Sejarah Judi dan Rekening Perwira Polisi
info ruang publik – Kapolri Jenderal Listyo Sigit Prabowo memerintahkan pemberantasan judi secara besar-besaran pada Kamis (18/8/2022). Perintah ini berbarengan dengan sorotan terhadap tingkah para perwira dan petugas kepolisian yang menimbulkan ketakpercayaan di masyarakat.
Kondisi ini sedianya bukan barang baru. Nun pada 2005, hal serupa juga terjadi di kepolisian. Saat itu, berbagai kasus juga menerpa institusi kepolisian. Dan seperti judi online saat ini, perjudian “darat” meraja lela di berbagai daerah. Judi kelas kasino makin semarak, sedangkan judi kelas kupon toto gelap (togel), makin mudah dibeli ditempat terbuka.
Kapolri yang baru dilantik, Jenderal Sutanto kemudian meluncurkan program pemberantasan judi. Ia memerintahkan seluruh kapolda bergerak memberantas judi apapun bentuknya selepas diambil sumpah pada 8 juli 2005.
Pada awalnya, perintah itu tak begitu berdampak. Hingga 19 Juli 2005, dari 31 kepolisian daerah di Tanah Air baru 15 polda yang melaporkan penindakan judi kelas teri di wilayah masing-masing.

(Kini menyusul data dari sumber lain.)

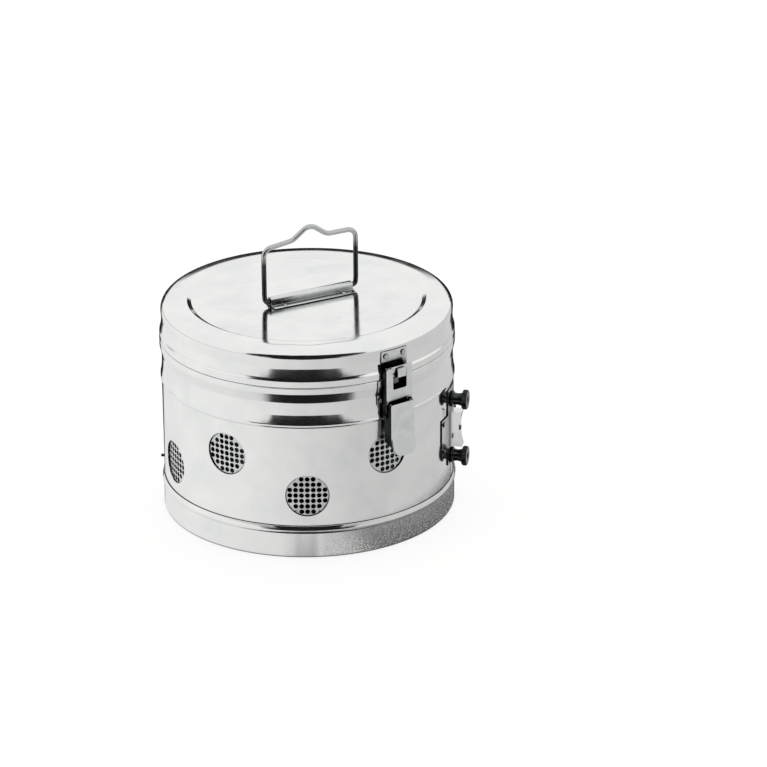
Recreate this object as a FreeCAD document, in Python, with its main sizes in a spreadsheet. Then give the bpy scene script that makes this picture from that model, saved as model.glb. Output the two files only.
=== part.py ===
import FreeCAD, Part
import math
import os
import Sketcher

# Dressing drum for steam sterilizing: a round sheet-metal drum with a hinged lid, a wire bail,
# a draw latch, a turning vent band held by two thumb nuts, and a T-shaped divider inside.
# Frame: +Z up, origin on the drum's axis at the resting plane, latch at -Y, lid hinge at +Y.
# Lengths are millimetres and angles are degrees.

Vector = FreeCAD.Vector
Z_AXIS = Vector(0, 0, 1)
FRONT = -90.0
REAR = 90.0
HALF_TURN = 180.0
RIVET_SIDES = 12

SIZES = [
    ("DrumRadius", 145.0, "outside of the turning band, and widest part of the lid"),
    ("BandSheet", 1.0, "sheet of the turning band"),
    ("BandGap", 0.35, "running gap between band and shell"),
    ("ShellSheet", 0.8, "sheet of the shell wall"),
    ("CollarSheet", 0.8, "sheet of the collar"),
    ("LidSheet", 1.0, "sheet of the lid"),
    ("RunGap", 0.3, "gap between pieces that move past each other"),
    ("FootSheet", 0.8, "lip of the foot ring"),
    ("FootProud", 0.9, "how far the foot ring stands out of the band"),
    ("FootFlange", 6.5, "width of the flange that the drum stands on"),
    ("FootFlangeSheet", 1.0, "thickness of that flange"),
    ("FootTop", 25.5, "height where the foot bead starts"),
    ("FootBeadHeight", 7.5, "height of the foot bead"),
    ("FootBeadRise", 1.2, "how far the foot bead stands out"),
    ("LipDepth", 2.3, "how deep a lip laps the edge of the band"),
    ("FloorTop", 18.0, "height of the inside floor"),
    ("FloorSheet", 0.8, "sheet of the floor pan"),
    ("FloorSkirt", 10.0, "depth of the floor pan's turned-down edge"),
    ("BandTop", 138.7, "height of the band's upper edge"),
    ("FlareDrop", 26.0, "from the collar's shelf down to where its flare ends"),
    ("FlareDepth", 12.0, "height of the collar's flare"),
    ("CollarBeadHeight", 10.0, "height of the slope up to the collar's bead"),
    ("CollarTop", 178.0, "height of the shelf that carries the lid"),
    ("CollarBeadRise", 1.9, "how far the collar's bead stands out"),
    ("CollarCrestDrop", 6.0, "from the collar's shelf down to where its bead is at its widest"),
    ("NeckHeight", 11.0, "height of the neck that guides the lid"),
    ("ShellTop", 157.0, "height of the shell wall"),
    ("LidHeight", 39.6, "height of the lid"),
    ("LidLift", 0.4, "gap between the lid's edge and the shelf"),
    ("LidFlare", 1.9, "how far the lid's edge flares out"),
    ("LidFlareHeight", 7.6, "height of that flare"),
    ("LidTaper", 1.0, "how far the lid's wall lies inside its shoulder"),
    ("LidTaperHeight", 4.0, "height over which the shoulder narrows to the wall"),
    ("ShoulderRound", 7.5, "radius of the lid's shoulder"),
    ("PanelMargin", 31.0, "width of the lid's rim round its sunk panel"),
    ("PanelStep", 5.0, "depth of the sunk panel"),
    ("WindowPlaces", 11.0, "places round the band for windows, one of them taken by the clasp"),
    ("WindowRadius", 21.5, "radius of a window in the band"),
    ("WindowFirst", -93.1, "angle of the first window"),
    ("WindowLow", 65.0, "height of the low windows"),
    ("WindowHigh", 100.5, "height of the high windows"),
    ("ScreenRadius", 21.0, "radius of a perforated screen"),
    ("PunchPitch", 7.5, "spacing of the perforations"),
    ("PunchWidth", 5.0, "width of a perforation"),
    ("BandTurn", 17.0, "turn that closes the windows"),
    ("StopAngle", 141.7, "angle of the stop pin"),
    ("StopHeight", 43.0, "height of the stop pin"),
    ("StopRadius", 1.5, "radius of the stop pin"),
    ("StopReach", 4.0, "how far the stop pin stands out of the band"),
    ("SlotGap", 0.5, "gap round the stop pin in its slot"),
    ("ClaspAngle", -49.3, "angle of the clasp"),
    ("ClaspPlateWidth", 60.0, "width of the clasp's base plate"),
    ("ClaspNeckWidth", 26.0, "width of the base plate's ends"),
    ("ClaspPlateLow", 52.0, "lower end of the base plate"),
    ("ClaspPlateHigh", 132.0, "upper end of the base plate"),
    ("ClaspWingLow", 68.0, "lower edge of the wide middle"),
    ("ClaspWingHigh", 106.0, "upper edge of the wide middle"),
    ("ClaspSheet", 1.2, "sheet of the base plate"),
    ("BandSplit", 2.0, "split in the band under the clasp"),
    ("StudHigh", 119.0, "height of the upper stud"),
    ("StudLow", 58.5, "height of the lower stud"),
    ("StudRadius", 2.5, "radius of a stud"),
    ("StudLength", 14.5, "length of a stud"),
    ("NutGap", 0.05, "running gap between stud and nut"),
    ("NutFootRadius", 8.0, "radius of the nut's foot"),
    ("NutFootHeight", 1.6, "height of the nut's foot"),
    ("NutNeckRadius", 6.5, "radius of the nut's neck"),
    ("NutNeckHeight", 9.4, "height of the nut's neck"),
    ("NutHeadRadius", 10.5, "radius of the nut's knurled head"),
    ("NutHeadHeight", 5.2, "height of the nut's knurled head"),
    ("BridgeHalf", 18.5, "half the height of the grip between the nuts"),
    ("BridgeReach", 11.5, "how far the grip stands out at its ends"),
    ("BridgeWaist", 8.5, "how far the grip stands out at its waist"),
    ("BridgeWidth", 11.0, "width of the grip"),
    ("LatchSheet", 1.2, "sheet of the latch"),
    ("LeverWidth", 28.0, "width of the latch lever"),
    ("LeverPivotOut", 9.0, "how far the lever's pivot lies outside the band"),
    ("LeverPivotDrop", 26.5, "how far the lever's pivot lies below the collar's shelf"),
    ("LinkPivotIn", 4.2, "how far the link's pivot lies inside the lever's"),
    ("LinkPivotDrop", 9.0, "how far the link's pivot lies below the lever's"),
    ("LeverFront", 5.0, "from the lever's pivot out to its front face"),
    ("LeverRise", 3.5, "from the lever's pivot up to its top edge"),
    ("LeverFoldDrop", 31.5, "from the lever's pivot down to where its tip bends out"),
    ("LeverTipLength", 17.5, "height of the lever's tip below that bend"),
    ("LeverTipOut", 4.5, "how far the tip bends out"),
    ("LeverTipRound", 9.0, "rounding of the tip's corners"),
    ("PivotRadius", 2.0, "radius of the lever's pivot rivets"),
    ("LinkPinRadius", 1.75, "radius of the link's pin"),
    ("PinGap", 0.05, "running gap round a pin"),
    ("LinkFront", 3.9, "from the link's pivot out to the link's front face"),
    ("LinkBorder", 7.5, "sheet left above the link's slot"),
    ("LinkFootRise", 7.0, "from the lever's pivot up to the lower edge of the link's face"),
    ("HookPlay", 1.2, "play between the hook's floor and the link's slot"),
    ("LinkSlotHeight", 16.0, "height of the link's slot"),
    ("LinkSlotWidth", 16.0, "width of the link's slot"),
    ("LinkFlange", 5.0, "depth of the link's side flanges"),
    ("LinkEye", 3.2, "radius of the eyes of the link"),
    ("BracketWidth", 40.0, "width of the latch bracket"),
    ("HookPlateWidth", 30.0, "width of the strike plate"),
    ("HookPlateRise", 9.5, "how far the strike plate lies above the collar's shelf"),
    ("HookPlateHeight", 18.5, "height of the strike plate"),
    ("HookWidth", 9.6, "width of the hook"),
    ("HookSheet", 1.5, "thickness of the hook"),
    ("HookDrop", 4.2, "how far the hook's floor lies below the strike plate"),
    ("HookOut", 12.3, "how far the hook's nose stands out of the band"),
    ("HookNoseRise", 7.2, "height of the hook's nose above its floor"),
    ("HingeOut", 7.0, "how far the hinge's axis lies outside the band"),
    ("HingeRise", 0.2, "how far the hinge's axis lies above the collar's shelf"),
    ("HingeWidth", 40.0, "width of the lid's hinge"),
    ("KnuckleRadius", 3.2, "radius of the hinge's knuckles"),
    ("HingePinRadius", 1.5, "radius of the hinge's pin"),
    ("HingePinHead", 1.0, "how far the heads of the hinge's pin stand out"),
    ("HingeSheet", 1.2, "sheet of the hinge's leaves"),
    ("HingeLeafHeight", 15.0, "height of the lid's leaf"),
    ("HingeLeafRise", 11.0, "how far the lid's leaf lies above the collar's shelf"),
    ("RivetHead", 2.4, "radius of a rivet's head"),
    ("RivetRise", 1.3, "height of a rivet's head"),
    ("BailSkew", -7.3, "angle of the bail's bar"),
    ("BailWire", 5.0, "diameter of the bail's wire"),
    ("BailSpan", 102.0, "distance between the bail's legs"),
    ("BailAxisRise", 5.2, "height of the bail's axis above the lid's panel"),
    ("BailGrip", 58.5, "height of the grip above the axis"),
    ("BailHump", 12.0, "height of the hump in the grip"),
    ("BailHumpHalf", 19.0, "half the width of the hump"),
    ("BailCorner", 8.0, "radius of the bail's corners"),
    ("BailKinkRise", 8.0, "height of the kink at the foot of a leg"),
    ("BailKinkOut", 4.9, "length of straight wire between the strap and the kink"),
    ("BailTail", 22.0, "length of wire inside the strap at each side"),
    ("StrapShift", 4.4, "how far the strap lies off the lid's middle, along its length"),
    ("StrapLength", 91.0, "length of the strap that holds the bail"),
    ("StrapWidth", 24.0, "width of the strap's flanges"),
    ("StrapSheet", 1.2, "sheet of the strap"),
    ("StrapTubeGap", 0.1, "running gap between wire and strap"),
    ("DividerAngle", -58.0, "direction of the long divider, clear of the windows"),
    ("DividerSheet", 1.0, "sheet of the dividers"),
    ("DividerTop", 170.0, "height of the dividers' upper edge"),
    ("DividerGap", 0.3, "gap round a divider in its channels"),
    ("DividerEase", 0.2, "play between a divider's end and its channel"),
    ("HemMargin", 3.0, "from a divider's hem to the channel beside or below it"),
    ("DividerHem", 6.0, "height of the folded hem on a divider"),
    ("ChannelSheet", 0.8, "sheet of the divider channels"),
    ("ChannelDepth", 9.0, "depth of a divider channel"),
]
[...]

Penindakan belum dilakukan kepada pengelola judi, apalagi pengelola judi kelas kakap.kasus judi yang dilaporkan 15 polda kepada Kapolri masih sebatas sabung ayam, judi bola, togel, kartu domino, judi dadu, mesin ketangkasan, judi biliar, jackpot, dan sie jie.

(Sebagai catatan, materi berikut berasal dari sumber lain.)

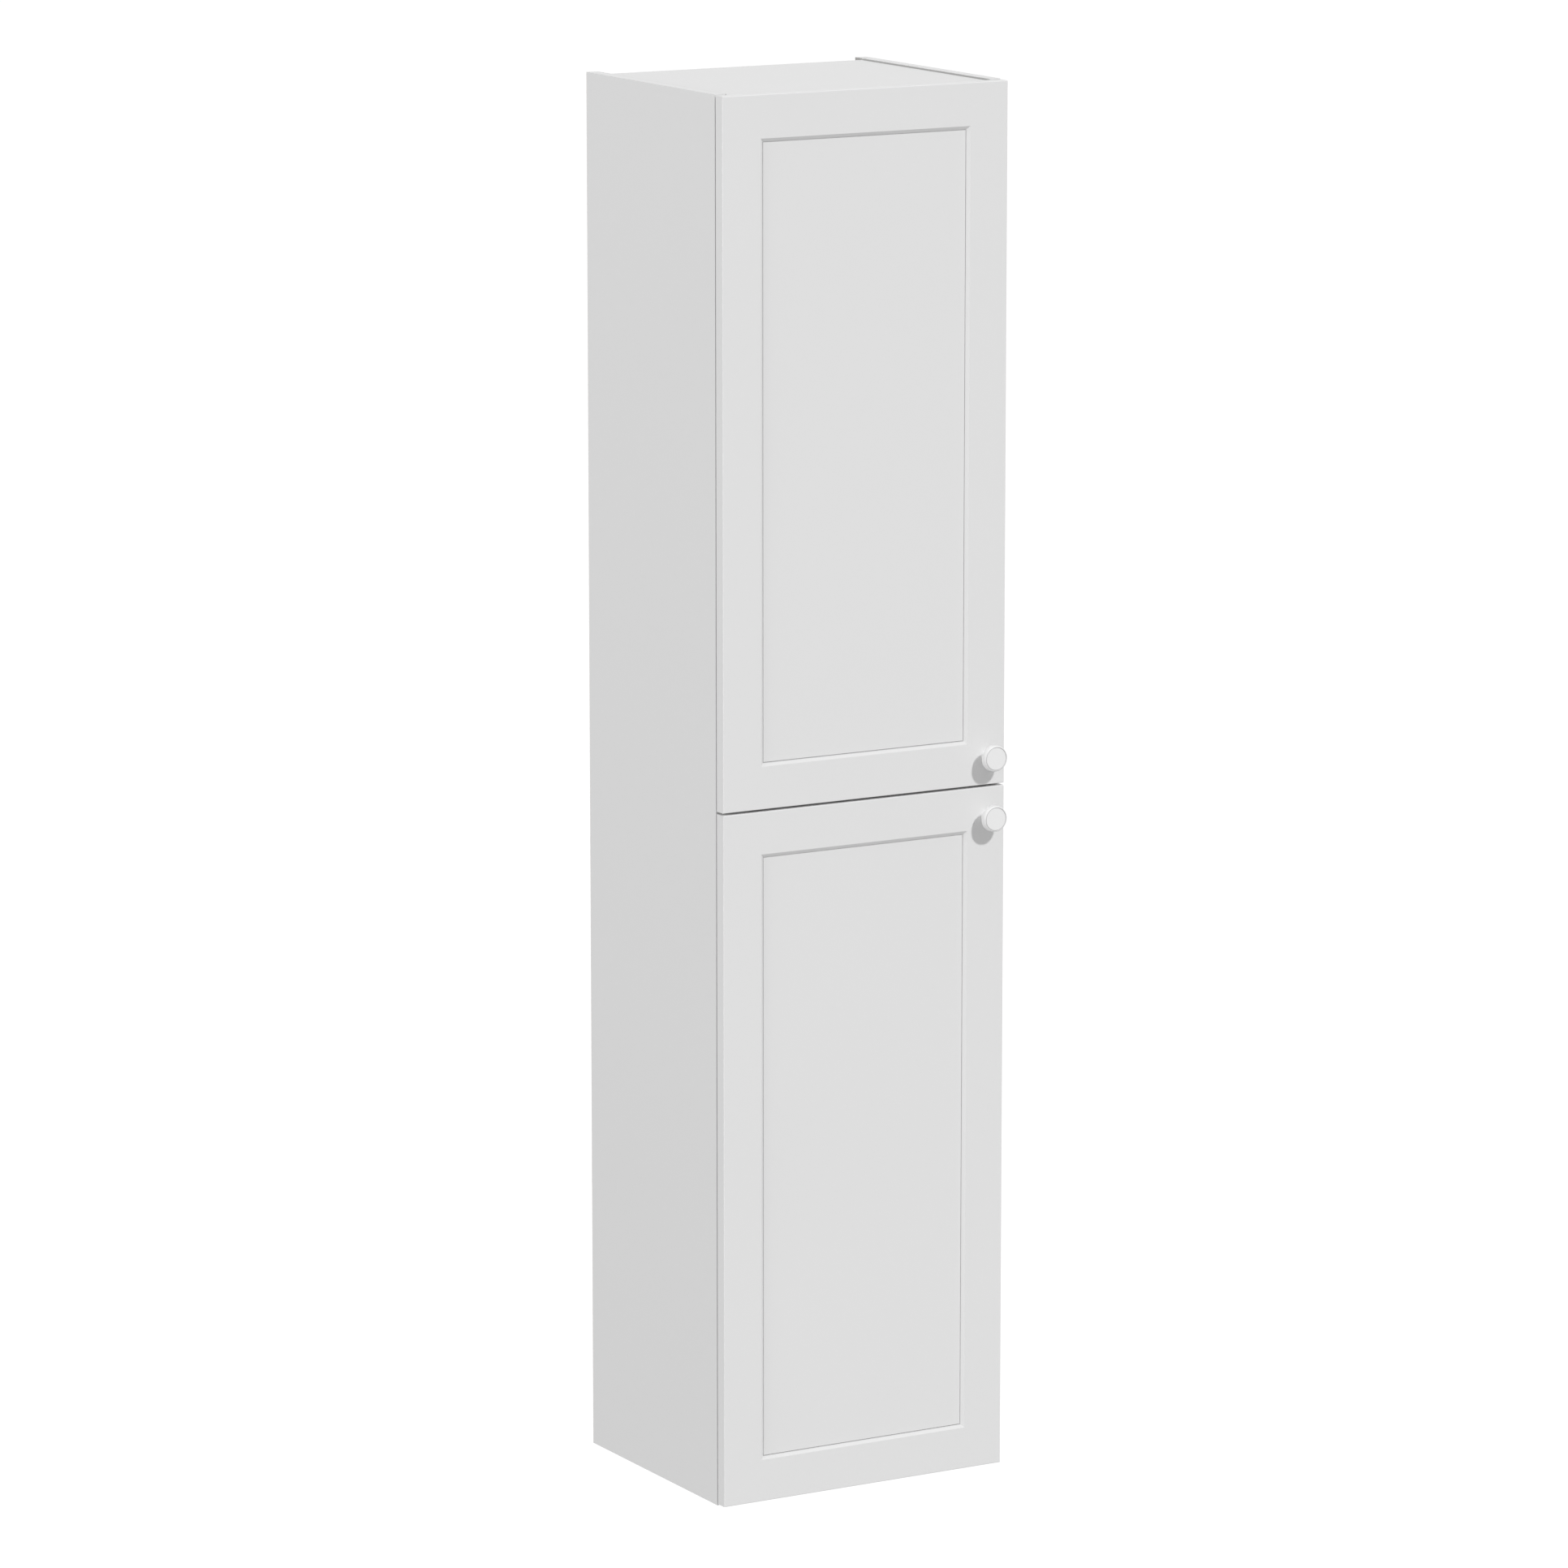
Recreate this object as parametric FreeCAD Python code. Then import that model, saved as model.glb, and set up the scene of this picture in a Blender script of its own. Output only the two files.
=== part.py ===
"""Tall wall-hung bathroom cabinet with two framed doors on concealed cup hinges.

Millimetres. X runs to the right as seen from the front, the doors face -Y, and Z is up. The origin is the centre of
the four screws of the wall plates, on the wall.
"""
import FreeCAD, Part

import os

Vector = FreeCAD.Vector

# ---------------------------------------------------------------- driving dimensions

# Cabinet as a whole
cabinet_height = 1750.0          # side panels, top to bottom
cabinet_width = 400.0
cabinet_depth = 340.0            # wall to the front of the doors
plate_drop = 70.0                # top of the cabinet down to the centre of the wall plates

# Boards
board = 16.0                     # sides, top, bottom and fixed shelf
shelf_board = 16.0
back_board = 3.0
rail_board = 16.0
top_set_down = 2.0               # the sides stand proud of the top panel
bottom_set_up = 2.0
wall_cavity = 16.5               # room behind the back panel
groove_depth = 7.0
groove_play = 0.2

# Tongues at the ends of the fixed boards, glued in grooves of the sides
tongue_length = 6.0
tongue_thickness = 8.0
tongue_stop = 12.0               # the tongues end this far behind the front edge
tongue_play = 0.1

# Rail across the bottom of the rear cavity
rear_rail_height = 80.0
rail_hole_spacing = 240.0
rail_hole_radius = 3.0

# Doors
door_board = 16.0
door_gap_to_carcass = 2.0
door_gap_at_middle = 3.0
door_top_reveal = 1.0
door_bottom_reveal = 2.0
door_edge_radius = 1.0
frame_width = 53.0               # flat frame round the recess
bevel_width = 4.2
recess_depth = 3.4
quirk_width = 0.8                # narrow groove at the foot of the bevel
quirk_depth = 1.0

# Knobs
knob_from_edge = 26.5            # to the free edge of the door
knob_from_meeting_edge = 36.5
knob_radius = 16.5
knob_head = 8.2                  # thickness of the head
knob_front_bevel = 3.0
knob_face_radius = 14.9
knob_rear_bevel = 1.0
knob_projection = 25.0
knob_neck_radius = 6.7
knob_screw_radius = 2.0
knob_screw_grip = 9.0            # length of thread inside the knob
knob_hole_play = 0.25
screw_head_radius = 4.0
screw_head = 2.2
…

“Memang kami belum menangkap pelaku judi kelas kakap. Sepertinya tindakan terhadap mereka belum terjangkau,” ujar Kadiv Humas Mabes Polri, Irjen Pol Aryanto Boedihardjo, kala itu. Salah satu hal yang membuat penjudi kelas kakap sulit dijangkau, kata dia, adalah digunakannya Pasal 303 KUHP yang mengatur soal perjudian.
Menurut dia, pasal tersebut mengharuskan agar penangkapan dilakukan ketika pelaku sedang berjudi. Selain itu, Aryanto menjelaskan ada beberapa unsur yang harus dipenuhi untuk menangkap pelaku perjudian.

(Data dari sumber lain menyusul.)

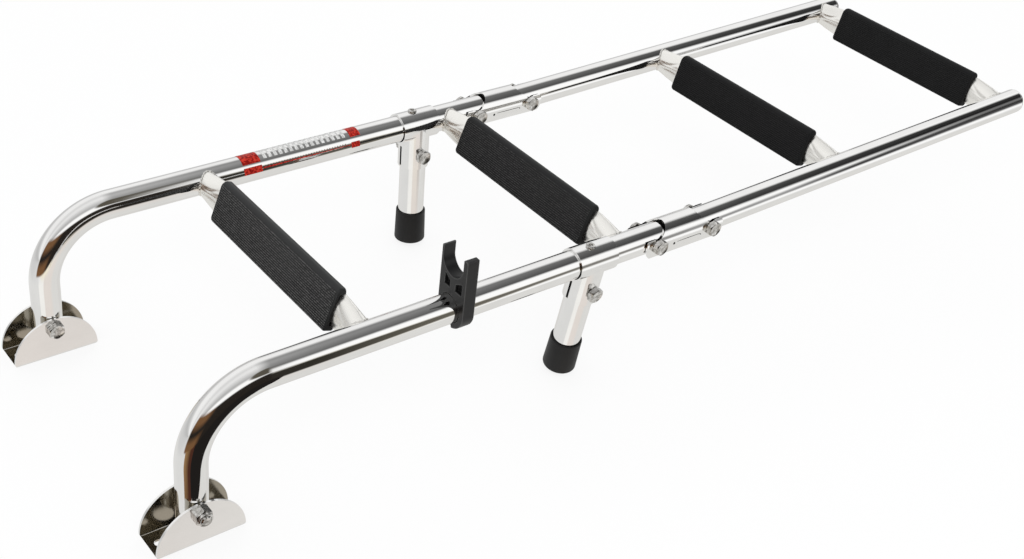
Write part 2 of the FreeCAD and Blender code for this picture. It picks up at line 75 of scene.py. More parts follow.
RAIL_WALL = 1.2 * MM
BEND_R = 62 * MM
BEND_STEPS = 48
TUBE_END = 10 * MM
TUBE_EASE = 0.3 * MM
LIFT = radians(1.5)
FREE_END_X = 981.5 * MM
PLUG_DOME = 7 * MM
PLUG_DEPTH = 10 * MM

# Steps: rung place along the rails, tilt, and the body that carries it
STEPS = {
    1: (148.8 * MM, 19.5, "upper_section"),
    2: (410.2 * MM, 19.5, "upper_section"),
    3: (694.8 * MM, 16.0, "lower_section"),
    4: (952.6 * MM, 16.0, "lower_section"),
}
# Half sizes of a rung's section, out of the tread's face and across it
RUNG_FLAT = mm(5.2, 15.75)
RUNG_END = mm(8.9, 11.4)
TREAD_HALF = 93.5 * MM
TREAD_HALF_WIDTH = 19.5 * MM
TREAD_WALL = 2.5 * MM
TREAD_DEPTH = 8.5 * MM
TREAD_NOSE = 4 * MM
TREAD_FRONT = -RUNG_FLAT[0] - TREAD_WALL

# Legs: place, lean, reach and the cap's half widths
LEG_X = 375.5 * MM
LEG_TILT = {"left": radians(8.2), "right": radians(-2.5)}
LEG_REACH = 126.2 * MM
LEG_TOP = 15 * MM
CAP_HEIGHT = 33 * MM
CAP_FLOOR = 5 * MM
CAP_WIDE = 15.2 * MM
CAP_NARROW = 14.5 * MM


# Node helpers

def fill(tree, target, inputs):
    """Link or set a node's inputs; a node stands for its first output, and a colour needs no alpha."""
    for key, value in inputs.items():
        socket = target.inputs[key]
        if isinstance(value, bpy.types.Node):
            value = value.outputs[0]
        if isinstance(value, bpy.types.NodeSocket):
            tree.links.new(value, socket)
        elif socket.type == "RGBA" and len(value) == 3:
            socket.default_value = (*value, 1.0)
        else:
            socket.default_value = value


def node(tree, kind, inputs=None, **settings):
    """Add one node, set its properties, and fill its inputs."""
    made = tree.nodes.new(kind)
    for key, value in settings.items():
        setattr(made, key, value)
    fill(tree, made, inputs or {})
    return made


def maths(tree, operation, first, second=0.0):
    return node(tree, "ShaderNodeMath", {0: first, 1: second}, operation=operation)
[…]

Hingga kemudian tersiar kabar, ada pembiaran judi yagn dilakukan di 14 Polda. Indonesia Police Watch melaporkan, diantaranya adalah Polda Riau, Polda Banten, Polda Sumut, Polda Kepulauan Riau, Polda Jambi, Polda Sumsel, Polda Metro Jaya, Polda Jateng, Polda Jabar, Polda Jatim, Polda DIY, Polda Sulut, dan Polda Kalbar.
Kepala Pusat Pelaporan dan Analisis Transaksi Keuangan (PPATK) Yunus Husein pada 27 Juli 2005 juga menyerahkan laporan rekening tak wajar 15 perwira polisi pada Kapolri. Jumlah minimal rekening itu sekitar ratusan juta sampai miliaran rupiah. Berbentuk macam-macam, ada mata uang rupiah, valuta asing (valas), maupun dalam bentuk obligasi atau reksadana. Yunus menjelaskan, rata-rata satu perwira memiliki beberapa rekening, dan ditempatkan di beberapa bank. Semuanya dalam bentuk tunai.
Berdasarkan laporan itu, pada September 2005, Divisi Profesi dan Pengamanan (Propam) Mabes Polri melansir temuan unsur pidana pada kepemilikan rekening mencurigakan pada tujuh di antara 15 laporan itu.
Sementara pada Desember 2005, Kapolri Sutanto mengganti pejabat di 13 Polda sekaligus. Diantaranya di Polda Bali, Jatim, Banten, Sulsel, Sulut, Sumut, Sumsel, Riau, Bangka Belitung, Kepri, Kalsel, NTB dan NTT.
Pada akhirnya, Kapolri Sutanto mampu menuliskan dengan tinta emas pemberantasan judi selama masa jabatannya yang berakhir 2008. Meskipun akhirnya, fenomena judi tersebut, serta kecurigaan terhadap perwira dan petugas polisi kumat lagi belakangan.